Nevertheless, there are many Catholics, and former Catholics, across the country who look at the modern church and see only chaos: French vs. English, left vs. right, women vs. the Pope. Some lament the end of the old religious certainties. Many recall with nostalgia the stern question, “Where was the Garden of Paradise?” asked in the Baltimore catechism, the standard school text of the 1950s and 1960s. “The Garden of Paradise was probably in the Near East,” came the confident answer. Now, Catholic high school students are less likely to memorize the various signposts for venial and mortal sin than to wrestle inconclusively with the sophisticated notion of “social sin”— the evils of political oppression and social exploitation.

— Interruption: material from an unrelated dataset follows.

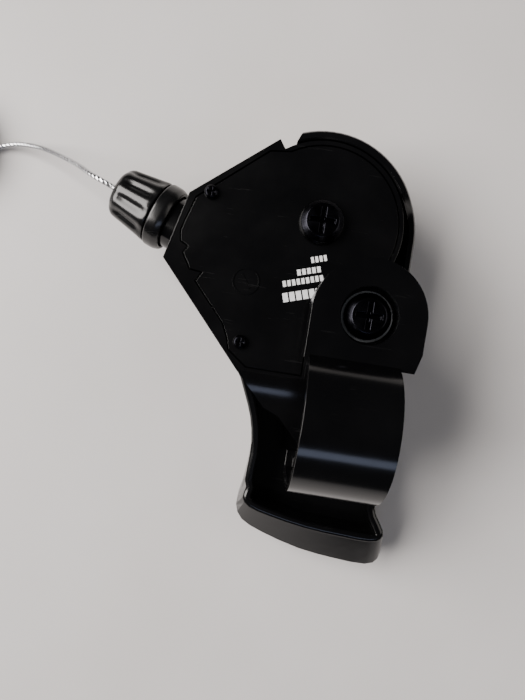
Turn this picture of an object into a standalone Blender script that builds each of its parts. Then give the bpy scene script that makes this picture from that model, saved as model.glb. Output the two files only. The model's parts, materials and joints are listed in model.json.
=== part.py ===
"""A left-hand thumb shifter for a 22.2 mm handlebar, with its inner cable.

Units are metres and +Z is up. The shifter lies on the face that the rider sees, with the clamp up:
X runs along the handlebar, the drum lies towards +Y and the thumb paddle towards -Y.
Places in the plan are measured from the lever's axle, and heights from the resting face.
"""
import math

import bmesh
import bpy
from mathutils import Vector

# Clearances
GAP = 0.0003                  # between two pieces that touch
RUNNING_GAP = 0.0004          # between the lever's skirt and the drum

# The axle's place in the world: the box around the shifter, cable apart, is centred on the origin
AXLE_X = 0.009845
AXLE_Y = 0.02664

# Handlebar and the deck that carries it
BAR_RADIUS = 0.0111
SADDLE_CLEARANCE = 0.0002
BAR_Y = -0.0402
SADDLE_DEPTH = 0.0028         # how far the saddle is sunk in the deck
DECK_TOP = 0.0250
DECK_THICKNESS = 0.0050
DECK_END_Y = -0.0513
DECK_RIGHT_X = 0.0202

# Housing
HOUSING_BOTTOM = 0.0062
FLOOR_THICKNESS = 0.0018
DRUM_RADIUS = 0.0172
DRUM_WALL = 0.0017
HOUSING_EDGE_BEVEL = 0.0007
BODY_STEP = 0.0003            # the body's walls stand in from the deck's edge above them
SHOULDER_REACH = 0.0023       # how far the upper wall's end stands out from the drum, beside the lever's rim
SHOULDER_ANGLE = 125.0

# Base plate
PLATE_THICKNESS = 0.0016
PLATE_EDGE = 0.0012           # from the plate's edge to the drum's
PLATE_END_Y = -0.0320
PLATE_SCREW_PLACES = {"plate_screw_upper": (-0.0236, 0.0026), "plate_screw_lower": (-0.0128, -0.0272)}
PLATE_SCREW_RADIUS = 0.0008
PLATE_SCREW_HEAD_RADIUS = 0.0015
PLATE_SCREW_HEAD_HEIGHT = 0.0009
PLATE_SCREW_LENGTH = 0.0046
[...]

Some Catholics also lament the mass defections from the organized church during the 1960s and 1970s. And they mourn the passing of the Latin mass, with its familiar trappings of incense, its glorious Gregorian chant and its confident moral pronouncements. But others welcome the new humility that modern innovations have inspired and the tough self-examination they have introduced. Adversity pared Catholicism to its essence and, for many, that essence is the simpler, selfless love of God and neighbor. Only now the neighborhood includes the terrible deprivation of the Third World as well as the countless victims of injustice and neglect at home.

Gregory Baum is not alone in believing that the future of Catholicism lies in fighting against the powerful whose only ambition is the ruthless exercise of their influence, rather than clamoring to join them. The church, he says, is becoming “a voice for justice in a world of darkness.” In the struggle against the overwhelming secularism of this age and the skepticism of its own followers, Canadian Catholicism is developing a lean, new spiritual and political muscle of its own.